Cox herself understands how the trauma of sexual assault can dramatically change the trajectory of a woman's life. She was the victim of an assault while attending Brigham Young University. Her reaction was deciding to become a cop.
"I wasn't going to be a victim anymore," Cox says. "So I figured if I was a cop, nobody would try and hurt me."
Cox says that for many years, her trauma made her a "mean cop," especially to male abusers. But as she progressed in her career, she began to see offenders as people like her, reacting to trauma. And she saw that men often react by lashing violently outward, and women by directing their anger inward—cutting themselves and succumbing to addictions.
"As you survive your own trauma, you see the humanity of the job," Cox says.
Now Cox has her own nonprofit, Journey of Hope, which aids women as they transition out of prison in finding services, housing and other kinds of support to keep them off the street and out of prison. And with so many forces likely to mire a released convict in a downward cycle, Cox says that Good Landlord programs do more harm than good.
"It's a way to keep people stuck," Cox says. "To tax someone that wants to give somebody else a break."
Cox says women are particularly vulnerable when they're released from prison. She makes regular rounds with other advocates, visiting and doing outreach with sex workers in Salt Lake City, and says the overwhelming plea she hears from women is for a place to stay.
"You can hand them a bag that has some hygiene items and a bleach kit in it, but when women say, 'I need to get off the street right now, I can't do this anymore,' and there is a John standing right behind them, and you don't got any place to take them, it leaves a sick feeling in your stomach," Cox says.
Not In My Apartment
The Utah Apartment Association acts as an industry association and lobby for the state's landlords and rental property managers. For the association's head, Paul Smith, the idea of doing everything possible to help ex-convicts find housing is admirable, but mostly at a theoretical level. The other side of the story, he says, is landlords who have to sweat over whether a tenant is paying rent by cooking meth, or neighbors who have to worry about the couple down the hall screaming and fighting at all hours of the night.
"Its a lot more personal to the landlord and the neighbor than the advocates from afar who are trying to help reform the criminal justice system," Smith says.
And it's not just landlords and tenants who favor the Good Landlord programs, but entire cities. Smith points out that cites have reported significant reductions in crime rates since implementing Good Landlord programs.
That being said, Smith adds, all parties—cities, ex-convicts, renters and rentees—will stand to benefit if the state law can be tweaked in some major respects in the 2015 legislative session.
For Smith, the major issue is the price of participation in Good Landlord programs.
The programs are meant to be completely voluntary, allowing property owners the choice between a reasonable discount for participating or a reasonable added cost if they would prefer to rent to whoever they want and forego inspections, training and jumping through other required hoops. In city-code speak, participating landlords receive a discount on the "disproportionate fee" that is generally charged for the added cost of city services like police calls that rental units use far more than, say, residential homes.

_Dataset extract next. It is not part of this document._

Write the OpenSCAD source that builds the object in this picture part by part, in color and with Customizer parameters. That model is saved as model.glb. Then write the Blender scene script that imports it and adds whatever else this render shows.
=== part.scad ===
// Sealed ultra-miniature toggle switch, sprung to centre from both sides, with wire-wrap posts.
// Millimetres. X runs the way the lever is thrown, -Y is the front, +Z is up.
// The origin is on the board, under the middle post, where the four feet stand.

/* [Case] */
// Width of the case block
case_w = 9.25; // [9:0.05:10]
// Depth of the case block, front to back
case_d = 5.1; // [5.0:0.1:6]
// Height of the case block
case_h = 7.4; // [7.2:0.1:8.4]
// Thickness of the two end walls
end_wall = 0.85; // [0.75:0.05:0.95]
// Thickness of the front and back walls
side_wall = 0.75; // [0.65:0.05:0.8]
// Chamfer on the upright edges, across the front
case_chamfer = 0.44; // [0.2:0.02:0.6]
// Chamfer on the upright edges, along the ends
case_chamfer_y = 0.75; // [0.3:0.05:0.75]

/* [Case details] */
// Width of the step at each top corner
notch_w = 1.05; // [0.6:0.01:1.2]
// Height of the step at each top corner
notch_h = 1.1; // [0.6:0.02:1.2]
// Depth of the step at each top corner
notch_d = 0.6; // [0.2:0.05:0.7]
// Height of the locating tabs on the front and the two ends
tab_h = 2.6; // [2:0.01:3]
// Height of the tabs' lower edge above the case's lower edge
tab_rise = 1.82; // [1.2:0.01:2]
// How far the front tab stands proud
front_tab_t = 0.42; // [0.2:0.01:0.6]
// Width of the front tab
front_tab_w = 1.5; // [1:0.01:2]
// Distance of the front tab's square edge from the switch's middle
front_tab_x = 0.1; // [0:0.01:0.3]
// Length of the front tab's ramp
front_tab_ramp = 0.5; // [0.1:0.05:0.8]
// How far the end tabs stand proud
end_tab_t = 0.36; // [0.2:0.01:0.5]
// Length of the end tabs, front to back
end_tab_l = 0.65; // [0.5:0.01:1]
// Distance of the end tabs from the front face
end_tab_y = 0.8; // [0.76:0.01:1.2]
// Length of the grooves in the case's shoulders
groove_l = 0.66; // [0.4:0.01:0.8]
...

But if the price difference is too large, Smith says, it allows cities to economically twist the arms of landlords into participating.
He points out that in Ogden, for example, the owner of a fourplex who chooses to not participate in the Good Landlord program would pay roughly $300 more per year for the four units than if he was in the program. In Salt Lake City, nonparticipating landlords pay $342 per unit, and a fourplex owner would have to cough up $1,388 to opt out of the program.

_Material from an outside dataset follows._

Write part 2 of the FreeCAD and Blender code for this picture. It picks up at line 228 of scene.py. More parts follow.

"That's outrageous," Smith says. "It's an abuse of the program, and those kinds of fees need to be capped."
While Salt Lake City may be catching the most flak from landlords for its high fees, it doesn't restrict landlords from renting to ex-convicts, and simply encourages landlords to run background checks.

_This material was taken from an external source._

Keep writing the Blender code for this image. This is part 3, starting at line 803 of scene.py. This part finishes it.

It's not required under the state Good Landlord law that cities bar landlords in the program from renting to ex-convicts, but the law does allow them to restrict landlords from renting to individuals who've had criminal convictions within the past four years.
Smith believes the state law could be changed to reduce that time restriction from four to three years, a move that might encourage advocates. But he expects that there will be resistance.
"Ogden won't like that," Smith says. "They have a disproportionate number of ex-convicts, and they're probably toughest on the [renting to ex-convicts] rule in their program."